When your diplomatic roster shrinks to 12 countries, you build data centers in the ones that remain.

The Summary

  • Taiwan is planning a $200 million data center investment in Paraguay, its only South American ally, with backing from Washington
  • This marks a shift from traditional diplomatic gifts to strategic infrastructure that creates mutual dependency in the AI era
  • Paraguay's hydroelectric surplus makes it a compute arbitrage play disguised as foreign policy

The Signal

Taiwan has 12 diplomatic allies left. China has been methodically peeling them away for two decades. So when you're down to your last friend on a continent, you don't send fruit baskets. You send server racks.

The $200 million data center deal is technically about strengthening ties with Paraguay. Actually, it's about locking in compute capacity in a country with some of the world's cheapest electricity. Paraguay generates 90% of its power from the Itaipu Dam, the second-largest hydroelectric facility on Earth. It produces so much energy that Paraguay exports 80% of what it generates. Power is dirt cheap, geopolitically stable relative to other emerging markets, and there's room to scale.

"When your diplomatic options narrow, your infrastructure investments get strategic."

This isn't altruism. Taiwan's chip fabs may dominate semiconductor manufacturing, but the island understands the next chokepoint: where you train and run the models those chips enable. TSMC can't build inference infrastructure everywhere. But Taiwan's government can help position friendly nations as compute hubs while securing access for Taiwanese AI companies. Paraguay gets jobs and tech transfer. Taiwan gets a Western Hemisphere data center it can trust won't flip to Beijing next election cycle. Washington gets to watch two allies deepen ties without having to cut the check itself.
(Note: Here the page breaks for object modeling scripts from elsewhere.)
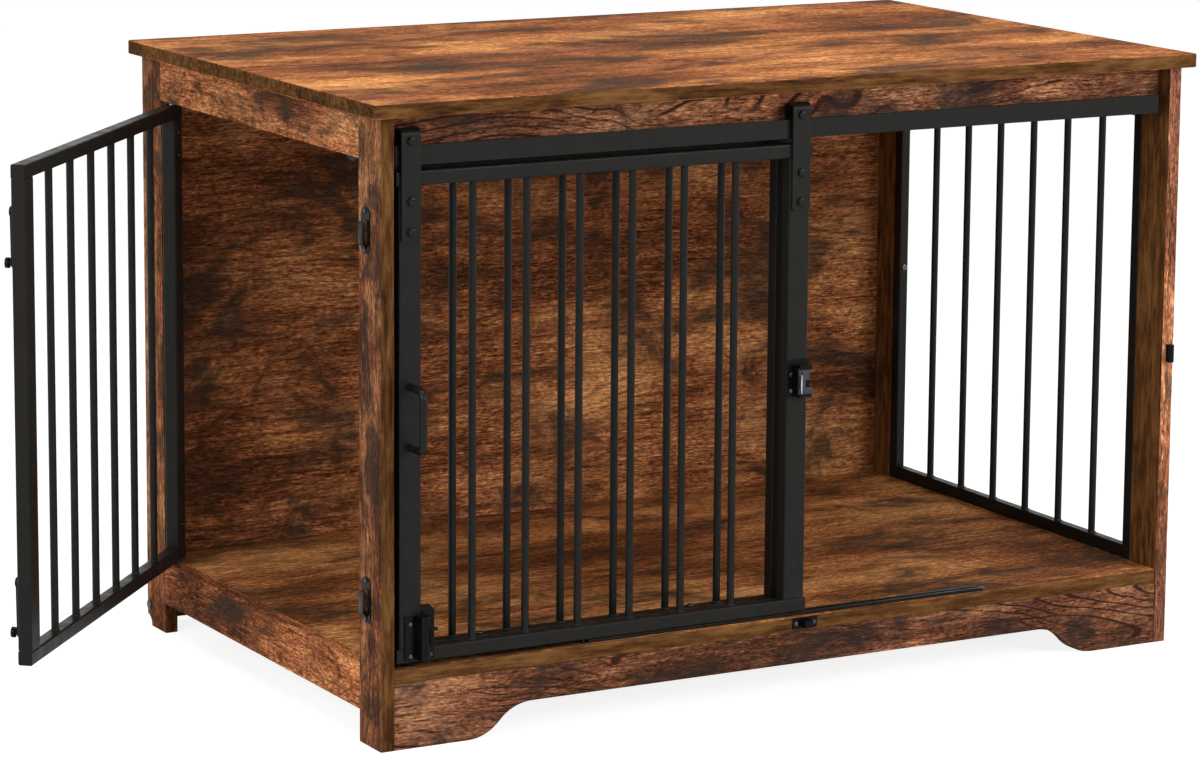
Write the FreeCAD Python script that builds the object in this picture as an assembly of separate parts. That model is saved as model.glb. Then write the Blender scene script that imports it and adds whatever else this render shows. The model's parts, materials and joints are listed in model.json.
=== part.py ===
import FreeCAD, Part
import math
import os

# A dog crate built as an end table: brown boards round a cage of black steel
# tube, a door that slides across the front and a door that swings at the left.
# Millimetres. The origin is on the floor under the middle of the cabinet,
# +X runs to the right along the front, +Y to the back and +Z up.

V = FreeCAD.Vector

# ---- cabinet boards ----
top_length = 1000.0
top_depth = 620.0
top_thickness = 15.0
top_overhang = 12.0
body_height = 647.0
board_thickness = 15.0
post_width = 50.0
foot_relief_radius = 12.0
side_top_rail_height = 46.0
side_bottom_rail_height = 50.0
side_rail_floor_gap = 34.0
apron_height = 46.0
apron_setback = 22.0
panel_setback = 1.0
back_panel_floor_gap = 8.0
arch_height = 33.0
skirt_foot_length = 84.0
skirt_flare_length = 74.0

# ---- hidden dowels and visible panel bolts ----
dowel_diameter = 8.0
dowel_length = 30.0
dowel_board_depth = 10.0
dowel_edge_inset = 11.0
dowel_opening_inset = 24.0
dowel_clearance = 0.1
dowel_end_clearance = 0.5
dowel_post_inset = 13.0
skirt_dowel_low = 16.0
skirt_dowel_high = 43.0
skirt_dowel_spread = 190.0
floor_dowel_side_spread = 149.0
floor_dowel_back_spread = 236.0
back_dowel_low = 323.0
panel_bolt_height = 24.0
panel_bolt_diameter = 6.0
panel_bolt_length = 50.0
panel_bolt_head_diameter = 11.0
panel_bolt_head_height = 2.5
fastener_clearance = 0.15
head_round_share = 0.7

# ---- flat slide rail on its standoffs ----
slide_rail_thickness = 4.0
slide_rail_height = 20.0
slide_rail_rise = 5.5
slide_rail_left_gap = 5.0
slide_rail_right_gap = 9.0
standoff_length = 10.0
standoff_diameter = 10.0
standoff_end_inset = 70.0
rail_screw_diameter = 4.0
rail_screw_head_diameter = 9.0
rail_screw_head_height = 2.5
rail_screw_grip = 28.0

# ---- sliding front door ----
tube_wall = 1.2
slide_door_width = 480.0
slide_door_depth = 15.0
slide_stile_width = 25.0
slide_rail_tube = 15.0
slide_rail_end = 2.5
slide_door_head_gap = 5.5
slide_door_floor_gap = 4.0
slide_door_parked_gap = 8.0
slide_door_closed_gap = 1.5
slide_bar_count = 6
bar_diameter = 8.0

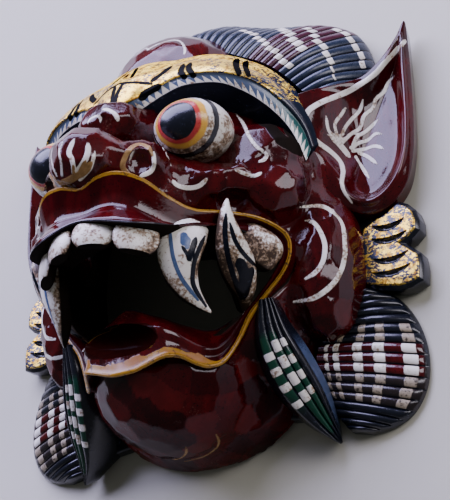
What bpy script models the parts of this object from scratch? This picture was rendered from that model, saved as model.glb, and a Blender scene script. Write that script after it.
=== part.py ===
"""A carved and lacquered Balinese barong mask, lying on its back.

Metres, +Z out of the face, +Y toward the crown, +X to the right of someone who
looks at the face. The right half is carved whole and then mirrored on the plane x = 0.
Point lists are in millimetres and pass through mm().
"""

import math

import bmesh
import bpy
from mathutils import Euler, Matrix, Vector

for old in list(bpy.data.objects):
    bpy.data.objects.remove(old, do_unlink=True)

MM = 0.001

# The block of the head, measured from the middle of the flat back.
SKULL_RADII = (86, 119, 84)
WALL = 11
HOLLOW_DEPTH = 72
CENTRE_Y = 9
CARVING_GRAIN = 2.4 * MM

# Shares of the triangles kept when the melted forms, and then the half, are thinned.
FLESH_SHARE = 0.028
KEPT_SHARE = 0.7

# Ribs of the four hair fans and of the two leaves under the cheeks.
CROWN_RIBS = 22
JAW_RIBS = 17
LEAF_RIBS = 4
GROOVE_DEPTH = 1.5

# The rounded forms that lie on the middle line and so have no twin.
MIDDLE_FORMS = ("skull", "forehead", "muzzle", "nose", "bridge", "bridge_root", "chin",
                "jaw")

EYE_CENTRE = (40, 27.7, 84)
EYE_RADII = (20, 15.2, 20)


def mm(points):
    return [Vector(point) * MM for point in points]


def group(name, shown):
    made = bpy.data.collections.new(name)
    bpy.context.scene.collection.children.link(made)
    made.hide_render = not shown
    return made


MASK = group("barong_mask", True)
FLESH = group("flesh_forms", False)
FEATURES = group("feature_forms", False)
TEETH = group("tooth_forms", False)
MOUTH_CUTTER = group("mouth_cutter", False)
CUTTERS = group("cutters", False)
LEFT_SIDE = group("left_side_cutter", False)


def paint(name, colour, roughness, metallic=0.0):
    made = bpy.data.materials.new(name)
    made.use_nodes = True
    shader = made.node_tree.nodes["Principled BSDF"]
    shader.inputs["Base Color"].default_value = (*colour, 1.0)
    shader.inputs["Roughness"].default_value = roughness
    shader.inputs["Metallic"].default_value = metallic
    return made


LACQUER = paint("maroon_lacquer", (0.12, 0.01, 0.015), 0.25)
GOLD = paint("gold_leaf", (0.80, 0.55, 0.18), 0.40, 0.8)
ENAMEL = paint("white_enamel", (0.80, 0.77, 0.68), 0.35)
INK = paint("black_lacquer", (0.01, 0.01, 0.012), 0.30)
GREEN = paint("green_lacquer", (0.01, 0.12, 0.07), 0.30)


def keep(name, bm, where, finish, angle=38):
    """Turns a finished bmesh into a named object, centred between crown and chin."""
    bmesh.ops.recalc_face_normals(bm, faces=bm.faces)
    bmesh.ops.triangulate(bm, faces=bm.faces)
    if where is not MASK:
        bmesh.ops.translate(bm, verts=bm.verts, vec=(0.0, -CENTRE_Y * MM, 0.0))
    data = bpy.data.meshes.new(name)
    bm.to_mesh(data)
    bm.free()
    data.materials.append(finish)
    data.shade_smooth()
    data.set_sharp_from_angle(angle=math.radians(angle))
    made = bpy.data.objects.new(name, data)
    where.objects.link(made)
    if where is not MASK:
        made.hide_render = True
        made.display_type = "WIRE"
    return made


def twin(made):
    """The mirror image of a rounded form, so that both sides melt into the middle."""
    data = made.data.copy()
    data.transform(Matrix.Diagonal((-1.0, 1.0, 1.0, 1.0)))
    data.flip_normals()
    other = bpy.data.objects.new(made.name + "_left", data)
    made.users_collection[0].objects.link(other)
    other.hide_render = True
    other.display_type = "WIRE"
    return other


def across(half):
    """Half an outline, from the middle out and back to it, with its left half."""
    return half + [(-x, *rest) for x, *rest in reversed(half) if x > 0]


def ball(name, centre, radii, where=FLESH, finish=LACQUER, turn=(0, 0, 0), detail=20,
         squareness=1.0):
    """An ellipsoid, turned by degrees about x, y and z. Under 1 it grows corners."""
    bm = bmesh.new()
    bmesh.ops.create_uvsphere(
        bm, u_segments=detail, v_segments=detail // 2 + 1, radius=1.0
    )
    for vert in bm.verts:
        vert.co = [math.copysign(abs(c) ** squareness, c) for c in vert.co]
    spin = Euler([math.radians(angle) for angle in turn]).to_matrix().to_4x4()
    size = Matrix.Diagonal((*[radius * MM for radius in radii], 1.0))
    place = Matrix.Translation(Vector(centre) * MM)
    bmesh.ops.transform(bm, matrix=place @ spin @ size, verts=bm.verts)
    return keep(name, bm, where, finish)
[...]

Key structural advantages:

  • Hydroelectric power at $0.02-0.04 per kWh vs. $0.10+ in the US
  • Political stability relative to other Latin American markets
  • Geographic diversification for Taiwan's compute exposure
  • Creates dependency that makes diplomatic defection more costly

The timing matters. Data center construction globally hit $50 billion in Q1 2026, up 40% year-over-year, driven almost entirely by AI training and inference demand. Hyperscalers are scrambling for power. Paraguay has 8.8 gigawatts sitting mostly unused. Taiwan has the capital, the chip expertise, and the diplomatic incentive to move fast.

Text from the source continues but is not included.